* Exercise:
Output exactly the lines from the first one down to the line containing "return body - window_slab(-MASK_INSET, GLASS_TOP, HOLDER_TOP)", inclusive.

* Information provided:
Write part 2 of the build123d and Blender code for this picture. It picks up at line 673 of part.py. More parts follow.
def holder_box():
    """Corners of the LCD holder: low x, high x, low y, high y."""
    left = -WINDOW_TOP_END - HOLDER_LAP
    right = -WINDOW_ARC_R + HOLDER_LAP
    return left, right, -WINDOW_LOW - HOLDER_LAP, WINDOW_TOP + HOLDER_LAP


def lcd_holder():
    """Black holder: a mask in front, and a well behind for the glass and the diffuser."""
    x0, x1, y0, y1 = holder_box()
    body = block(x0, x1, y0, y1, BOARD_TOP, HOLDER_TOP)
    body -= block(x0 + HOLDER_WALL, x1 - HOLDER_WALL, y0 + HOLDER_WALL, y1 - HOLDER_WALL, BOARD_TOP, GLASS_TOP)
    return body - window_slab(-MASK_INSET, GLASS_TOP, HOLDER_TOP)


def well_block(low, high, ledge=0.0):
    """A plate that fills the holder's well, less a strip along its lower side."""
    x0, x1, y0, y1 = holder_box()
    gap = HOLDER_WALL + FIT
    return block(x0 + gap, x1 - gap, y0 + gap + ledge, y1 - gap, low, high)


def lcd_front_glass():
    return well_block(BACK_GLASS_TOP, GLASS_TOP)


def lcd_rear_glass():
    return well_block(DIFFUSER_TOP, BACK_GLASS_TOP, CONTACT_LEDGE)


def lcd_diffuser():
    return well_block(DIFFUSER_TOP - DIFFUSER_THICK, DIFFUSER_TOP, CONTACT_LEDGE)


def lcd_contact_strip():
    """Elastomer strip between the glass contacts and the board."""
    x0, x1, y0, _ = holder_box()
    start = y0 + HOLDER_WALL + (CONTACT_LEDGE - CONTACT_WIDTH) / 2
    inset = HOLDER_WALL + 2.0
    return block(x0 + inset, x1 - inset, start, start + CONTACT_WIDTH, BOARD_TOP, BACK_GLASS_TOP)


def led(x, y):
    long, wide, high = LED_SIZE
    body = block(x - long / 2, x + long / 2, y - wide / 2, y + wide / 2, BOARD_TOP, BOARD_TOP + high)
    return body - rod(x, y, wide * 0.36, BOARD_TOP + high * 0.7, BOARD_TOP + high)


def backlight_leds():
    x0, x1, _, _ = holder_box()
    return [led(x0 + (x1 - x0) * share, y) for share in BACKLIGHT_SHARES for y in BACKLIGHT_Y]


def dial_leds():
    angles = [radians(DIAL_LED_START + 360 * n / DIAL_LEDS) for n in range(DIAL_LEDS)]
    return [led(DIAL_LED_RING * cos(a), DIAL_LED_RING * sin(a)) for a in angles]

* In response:
Write part 2 of the build123d and Blender code for this picture. It picks up at line 673 of part.py. More parts follow.
def holder_box():
    """Corners of the LCD holder: low x, high x, low y, high y."""
    left = -WINDOW_TOP_END - HOLDER_LAP
    right = -WINDOW_ARC_R + HOLDER_LAP
    return left, right, -WINDOW_LOW - HOLDER_LAP, WINDOW_TOP + HOLDER_LAP


def lcd_holder():
    """Black holder: a mask in front, and a well behind for the glass and the diffuser."""
    x0, x1, y0, y1 = holder_box()
    body = block(x0, x1, y0, y1, BOARD_TOP, HOLDER_TOP)
    body -= block(x0 + HOLDER_WALL, x1 - HOLDER_WALL, y0 + HOLDER_WALL, y1 - HOLDER_WALL, BOARD_TOP, GLASS_TOP)
    return body - window_slab(-MASK_INSET, GLASS_TOP, HOLDER_TOP)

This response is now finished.